「後悔は解決しないもの」遠い山なみの光 chiliさんの映画レビュー(感想・評価)
後悔は解決しないもの
原作を読んでいたので、どうやって映像化するのか気になっていました。わかりにくい、という感想の方もいらっしゃいますが、原作の方がわかりにくかったです。笑
説明が不十分で、ストレスの溜まる価値観のズレ、翻訳が元になっているかすかな違和感、未解決の謎。でもそれが全て演出だと思うのです。
何故なら、これは語り手である悦子の、無意識の嘘を映像化したものだから。こうであれば、こうであったかもしれない、こうでないと現実に耐えられない、という心象風景なのだと思います。そして悦子以外に鑑賞者に語りかける者はいませんから、こちらは翻弄されて当然なのです。
時代に引き裂かれ、戦争に引き裂かれ、自分を騙すしかなかったほどの苦しみを少しでも理解しようとするこちら側の努力の必要な作品です。
80年代のイギリスの映像は手触りが伝わってくるほど美しいリアリティがありました。ニキのニットが可愛いなぁ、お庭が素敵だなぁ、美味しそうなポテトだなぁと。

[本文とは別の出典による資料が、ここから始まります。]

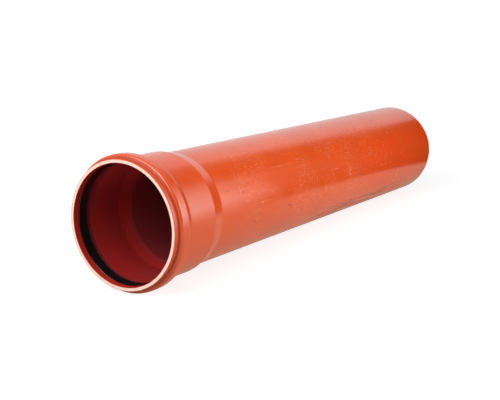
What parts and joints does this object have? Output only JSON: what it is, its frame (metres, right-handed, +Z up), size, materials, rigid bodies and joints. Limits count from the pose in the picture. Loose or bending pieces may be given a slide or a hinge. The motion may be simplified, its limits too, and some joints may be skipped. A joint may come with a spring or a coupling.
{
  "type": "sewer pipe",
  "caption": "Smooth-walled plastic sewer pipe with a belled socket at one end, a rubber lip seal in the socket's groove and a chamfered spigot at the other end.",
  "frame": {"origin": "on the floor under the middle of the pipe's box, as it lies", "axes": "+X along the pipe from the mouth of the socket to the spigot end, +Z up; the pipe's own axis dips 0.84 degrees towards +X, because it lies on its bead and its spigot end"},
  "size_m": [0.5636, 0.1258, 0.1258],
  "materials": {
    "pvc": "satin orange-brown PVC-U with fine handling scuffs and a paler cut rim",
    "rubber": "smooth black moulded rubber"
  },
  "bodies": {
    "root": {"pipe": "pvc", "seal_ring": "rubber"}
  },
  "joints": []
}
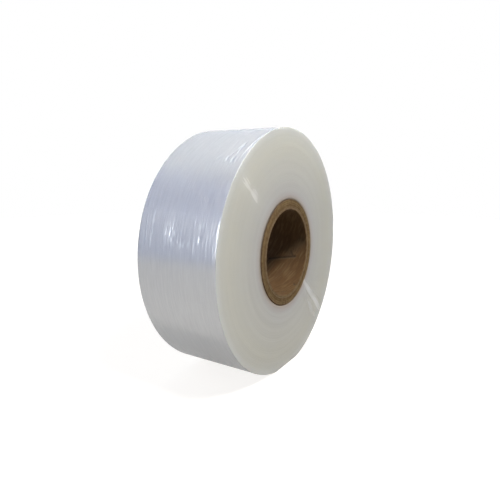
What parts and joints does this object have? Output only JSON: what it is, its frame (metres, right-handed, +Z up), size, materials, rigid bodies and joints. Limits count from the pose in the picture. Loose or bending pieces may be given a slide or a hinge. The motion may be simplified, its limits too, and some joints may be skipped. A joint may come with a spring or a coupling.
{
  "type": "stretch wrap roll",
  "caption": "Narrow roll of clear stretch wrap wound on a paperboard core, lying on its round side, with a through bore for a mandrel.",
  "frame": {"origin": "on the floor under the middle of the roll, at the centre of the flat spot it lies on", "axes": "+Z up; the core's axis runs along Y; the end face seen in the picture looks along -Y"},
  "size_m": [0.215, 0.0762, 0.2131],
  "materials": {
    "film": "clear polyethylene film, wound tight: milky and translucent on the end faces, glossy on the round side",
    "board": "brown kraft paperboard, spirally wound, matte"
  },
  "bodies": {
    "root": {"film_roll": "film", "cardboard_core": "board"}
  },
  "joints": []
}
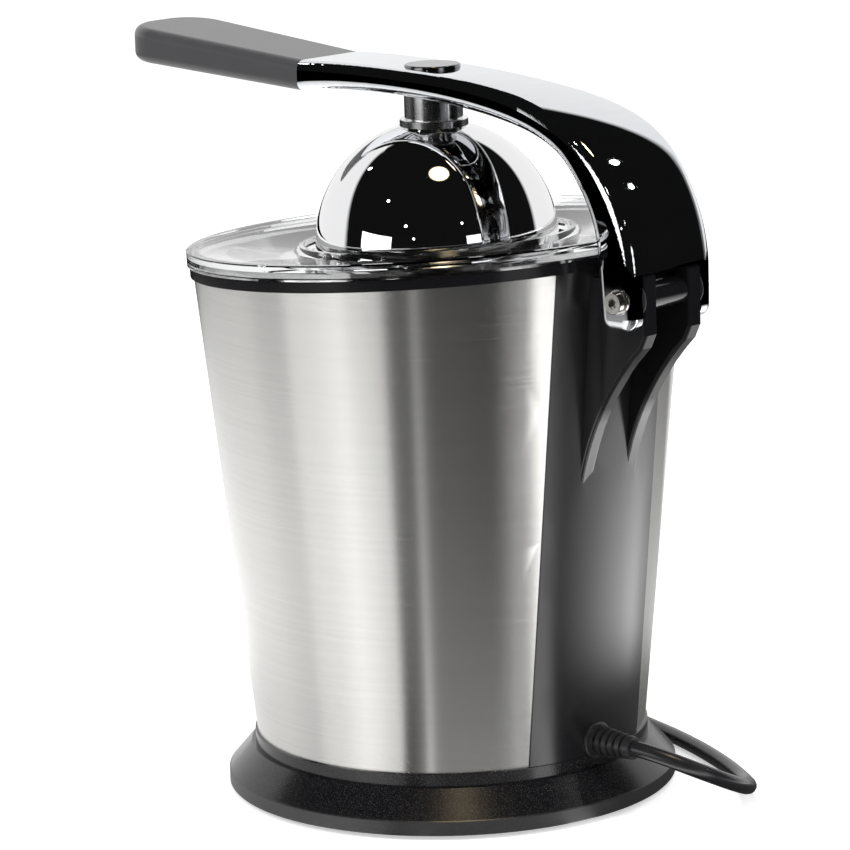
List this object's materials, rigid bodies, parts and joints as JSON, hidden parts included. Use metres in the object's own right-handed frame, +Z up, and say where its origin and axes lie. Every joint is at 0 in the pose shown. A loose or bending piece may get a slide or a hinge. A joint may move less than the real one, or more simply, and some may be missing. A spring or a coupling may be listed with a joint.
{
  "type": "electric citrus juicer",
  "caption": "Electric citrus juicer: conical brushed-steel body on a flared black foot, clear splash cover, hinged chrome lever arm with a pressing dome and rubber grip.",
  "frame": {"origin": "on the table under the reamer's axis, at the centre of the round base", "axes": "+Z up, +Y to the rear (hinge and cord), -Y to the front (glass niche and drip stop), +X to the appliance's right seen from behind"},
  "size_m": [0.3774, 0.3453, 0.3294],
  "materials": {
    "brushed_wrap": "brushed around the body",
    "chrome_plate": "mirror polished",
    "polished_steel": "polished",
    "zinc_steel": "plain plated steel",
    "nickel_bolt": "nickel plated",
    "core_iron": "laminated iron",
    "bush_brass": "plain",
    "panel_black": "gloss black",
    "base_black": "black with fine metal flake",
    "black_plastic": "satin black",
    "clear_cover": "clear moulded plastic",
    "gear_nylon": "natural nylon",
    "grip_rubber": "matte soft touch",
    "foot_rubber": "matte",
    "cord_black": "smooth black"
  },
  "bodies": {
    "housing": {"rubber_feet": "foot_rubber", "base_screws": "zinc_steel", "base_plate": "black_plastic", "base_cover": "base_black", "steel_wrap": "brushed_wrap", "rear_panel": "panel_black", "niche_liner": "black_plastic", "inner_frame": "black_plastic", "top_ring": "panel_black", "juice_bowl": "polished_steel", "splash_cover": "clear_cover", "strainer": "polished_steel", "shaft_seal": "foot_rubber", "gearbox_pan": "black_plastic", "gearbox_lid": "black_plastic", "gearbox_screws": "zinc_steel", "shaft_bushes": "bush_brass", "idler_axle": "zinc_steel", "motor_can": "zinc_steel", "stator": "core_iron", "start_switch": "black_plastic", "switch_bracket": "zinc_steel", "juice_spout": "polished_steel", "spout_bracket": "black_plastic", "hinge_sleeve": "panel_black", "ear_bushes": "black_plastic", "cord_boot": "cord_black", "cord_clamp": "black_plastic", "power_cord": "cord_black", "cord_coil": "cord_black", "cord_tail": "cord_black", "cord_tie": "black_plastic", "plug_body": "cord_black", "plug_pins": "bush_brass"},
    "arm": {"arm_shell": "chrome_plate", "arm_grip": "grip_rubber", "arm_cap": "chrome_plate", "dome_screw": "zinc_steel", "collar_socket": "chrome_plate", "collar_nut": "chrome_plate", "press_dome": "chrome_plate", "hinge_axle": "zinc_steel", "hinge_bolts": "nickel_bolt", "hinge_washers": "nickel_bolt"},
    "rotor_set": {"rotor": "core_iron", "motor_pinion": "bush_brass", "cooling_fan": "gear_nylon"},
    "idler": {"idler_gear": "gear_nylon"},
    "output": {"output_gear": "gear_nylon", "return_spring": "zinc_steel"},
    "spindle": {"drive_shaft": "polished_steel", "reamer_cone": "polished_steel"},
    "switch": {"switch_plunger": "gear_nylon"},
    "drip_nose": {"drip_spout": "polished_steel"}
  },
  "joints": [
    {"name": "arm_lift", "type": "hinge", "parent": "housing", "child": "arm", "pos_m": [0, 0.13, 0.2335], "axis": [-1, 0, 0], "range_deg": [0, 68]},
    {"name": "rotor_spin", "type": "hinge", "parent": "housing", "child": "rotor_set", "pos_m": [0, 0.042, 0.12], "axis": [0, 0, 1], "continuous": true},
    {"name": "idler_spin", "type": "hinge", "parent": "housing", "child": "idler", "pos_m": [0.03651, 0.03343, 0.17], "axis": [0, 0, 1], "continuous": true},
    {"name": "cone_spin", "type": "hinge", "parent": "housing", "child": "output", "pos_m": [0, 0, 0.18], "axis": [0, 0, 1], "continuous": true},
    {"name": "spindle_press", "type": "slide", "parent": "output", "child": "spindle", "axis": [0, 0, -1], "range_m": [0, 0.003], "stiffness_N_per_m": 800, "springref_m": -0.004, "deforming": ["return_spring"]},
    {"name": "switch_plunge", "type": "slide", "parent": "housing", "child": "switch", "axis": [0, 0, -1], "range_m": [0, 0.003]},
    {"name": "spout_flip", "type": "hinge", "parent": "housing", "child": "drip_nose", "pos_m": [0, -0.052, 0.147], "axis": [-1, 0, 0], "range_deg": [0, 25]}
  ],
  "couplings": [
    {"joint": "idler_spin", "follows": "rotor_spin", "ratio": -0.25},
    {"joint": "cone_spin", "follows": "rotor_spin", "ratio": 0.067308},
    {"joint": "switch_plunge", "follows": "spindle_press", "ratio": 1}
  ]
}
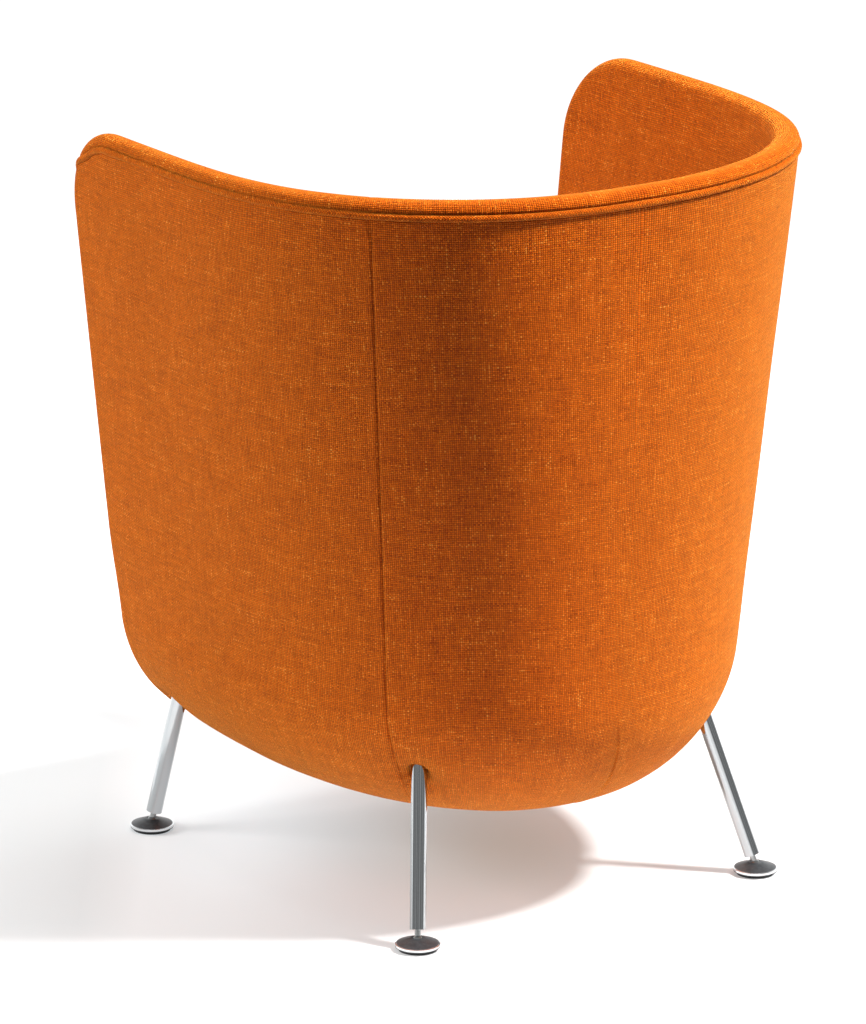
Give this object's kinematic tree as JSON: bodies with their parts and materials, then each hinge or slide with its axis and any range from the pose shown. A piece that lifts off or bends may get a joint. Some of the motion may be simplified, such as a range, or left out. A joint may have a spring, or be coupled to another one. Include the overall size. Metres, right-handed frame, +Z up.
{
  "type": "tub chair",
  "caption": "Upholstered tub chair with a high wrapped back and arms, a welted rim and splayed chromed tube legs with tilting glides.",
  "frame": {"origin": "on the floor, under the middle of the chair's box", "axes": "+X to the left of a person who sits in the chair, -Y to the front, +Z up"},
  "size_m": [0.6352, 0.5822, 0.7549],
  "materials": {
    "orange_cloth": "coarse woven melange cloth, matte",
    "leg_chrome": "polished",
    "black_pad": "matte",
    "white_nylon": "smooth",
    "zinc_steel": "zinc plated",
    "socket_steel": "black, satin",
    "shell_plastic": "moulded, satin",
    "plywood": "sanded",
    "beech": "planed",
    "foam": "open-cell foam",
    "wadding": "bonded fibre",
    "felt": "needled felt",
    "webbing": "elastic webbing",
    "black_cloth": "non-woven cloth"
  },
  "bodies": {
    "root": {"tub_shell": "shell_plastic", "seat_board": "plywood", "ledge_blocks": "beech", "board_screws": "zinc_steel", "webbing_long": "webbing", "webbing_cross": "webbing", "webbing_staples": "zinc_steel", "webbing_pad": "felt", "seat_foam": "foam", "seat_cover": "orange_cloth", "front_board": "plywood", "front_pad": "foam", "front_cover": "orange_cloth", "front_screws": "zinc_steel", "inner_foam": "foam", "edge_roll": "foam", "inner_cover": "orange_cloth", "outer_wadding": "wadding", "outer_cover_left": "orange_cloth", "outer_cover_back": "orange_cloth", "outer_cover_right": "orange_cloth", "welt_cord": "orange_cloth", "dust_cover": "black_cloth", "dust_staples": "zinc_steel", "socket_screws": "zinc_steel", "tee_nuts": "zinc_steel", "leg_socket_front_left": "socket_steel", "leg_tube_front_left": "leg_chrome", "leg_insert_front_left": "zinc_steel", "leg_socket_front_right": "socket_steel", "leg_tube_front_right": "leg_chrome", "leg_insert_front_right": "zinc_steel", "leg_socket_rear_left": "socket_steel", "leg_tube_rear_left": "leg_chrome", "leg_insert_rear_left": "zinc_steel", "leg_socket_rear_right": "socket_steel", "leg_tube_rear_right": "leg_chrome", "leg_insert_rear_right": "zinc_steel"},
    "carriage_front_left": {"ball_cup_front_left": "white_nylon"},
    "stem_front_left": {"glide_stem_front_left": "zinc_steel"},
    "glide_front_left": {"glide_cone_front_left": "leg_chrome", "glide_pad_front_left": "black_pad"},
    "carriage_front_right": {"ball_cup_front_right": "white_nylon"},
    "stem_front_right": {"glide_stem_front_right": "zinc_steel"},
    "glide_front_right": {"glide_cone_front_right": "leg_chrome", "glide_pad_front_right": "black_pad"},
    "carriage_rear_left": {"ball_cup_rear_left": "white_nylon"},
    "stem_rear_left": {"glide_stem_rear_left": "zinc_steel"},
    "glide_rear_left": {"glide_cone_rear_left": "leg_chrome", "glide_pad_rear_left": "black_pad"},
    "carriage_rear_right": {"ball_cup_rear_right": "white_nylon"},
    "stem_rear_right": {"glide_stem_rear_right": "zinc_steel"},
    "glide_rear_right": {"glide_cone_rear_right": "leg_chrome", "glide_pad_rear_right": "black_pad"}
  },
  "joints": [
    {"name": "level_front_left", "type": "slide", "parent": "root", "child": "carriage_front_left", "axis": [0.1808, -0.1221, -0.9759], "range_m": [-0.003, 0.012]},
    {"name": "screw_front_left", "type": "hinge", "parent": "carriage_front_left", "child": "stem_front_left", "pos_m": [0.234, -0.24025, 0.009], "axis": [0.1808, -0.1221, -0.9759], "range_deg": [-864.5, 3456.5]},
    {"name": "tilt_front_left", "type": "hinge", "parent": "stem_front_left", "child": "glide_front_left", "pos_m": [0.234, -0.24025, 0.009], "axis": [0.5596, 0.8288, 0], "range_deg": [-38.6, 13.4]},
    {"name": "level_front_right", "type": "slide", "parent": "root", "child": "carriage_front_right", "axis": [-0.1808, -0.1221, -0.9759], "range_m": [-0.003, 0.012]},
    {"name": "screw_front_right", "type": "hinge", "parent": "carriage_front_right", "child": "stem_front_right", "pos_m": [-0.234, -0.24025, 0.009], "axis": [-0.1808, -0.1221, -0.9759], "range_deg": [-864.5, 3456.5]},
    {"name": "tilt_front_right", "type": "hinge", "parent": "stem_front_right", "child": "glide_front_right", "pos_m": [-0.234, -0.24025, 0.009], "axis": [0.5596, -0.8288, 0], "range_deg": [-38.6, 13.4]},
    {"name": "level_rear_left", "type": "slide", "parent": "root", "child": "carriage_rear_left", "axis": [0.2024, 0.2898, -0.9354], "range_m": [-0.003, 0.012]},
    {"name": "screw_rear_left", "type": "hinge", "parent": "carriage_rear_left", "child": "stem_rear_left", "pos_m": [0.2025, 0.20775, 0.009], "axis": [0.2024, 0.2898, -0.9354], "range_deg": [-864.5, 3456.5]},
    {"name": "tilt_rear_left", "type": "hinge", "parent": "stem_rear_left", "child": "glide_rear_left", "pos_m": [0.2025, 0.20775, 0.009], "axis": [-0.8199, 0.5725, 0], "range_deg": [-46.7, 5.3]},
    {"name": "level_rear_right", "type": "slide", "parent": "root", "child": "carriage_rear_right", "axis": [-0.2024, 0.2898, -0.9354], "range_m": [-0.003, 0.012]},
    {"name": "screw_rear_right", "type": "hinge", "parent": "carriage_rear_right", "child": "stem_rear_right", "pos_m": [-0.2025, 0.20775, 0.009], "axis": [-0.2024, 0.2898, -0.9354], "range_deg": [-864.5, 3456.5]},
    {"name": "tilt_rear_right", "type": "hinge", "parent": "stem_rear_right", "child": "glide_rear_right", "pos_m": [-0.2025, 0.20775, 0.009], "axis": [-0.8199, -0.5725, 0], "range_deg": [-46.7, 5.3]}
  ],
  "couplings": [
    {"joint": "screw_front_left", "follows": "level_front_left", "rad_per_m": 5026.5},
    {"joint": "screw_front_right", "follows": "level_front_right", "rad_per_m": 5026.5},
    {"joint": "screw_rear_left", "follows": "level_rear_left", "rad_per_m": 5026.5},
    {"joint": "screw_rear_right", "follows": "level_rear_right", "rad_per_m": 5026.5}
  ]
}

対して戦後の長崎の禍々しく鮮やか過ぎる夕陽、バラックに不似合いな調度品、異常に外国に憧れる台詞。これは悦子がもうひとりの自分を作り出して見ていたファンタジーなのだと思います。残酷な現実に根差したファンタジー。
すずさんもふみさんも美しかった‥
共感ありがとうございます。
見方を変えれば、悪くない人生かもしれません。被爆者として差別され、バラック住まいのシングルマザーが、イギリスで土地持ちになって優雅に暮らした。もちろん、心は荒んだままですが……
コメントありがとうございます
原作は中々不親切です笑 ぜひ読んでみてください!日本が舞台なのに英語で書かれてそれを翻訳した文体、の独特な味わいもひと役かってます〜
共感ありがとうございました。原作の方がわかりにくかったんですね!w それはありがたい情報です。原作どんなだろうと気になってはいたのですが、あまりしっかり説明されていたら映画の趣を台無しにされるなーと警戒していました。時間を見つけて読んでみようという気になりました。ありがとうございます。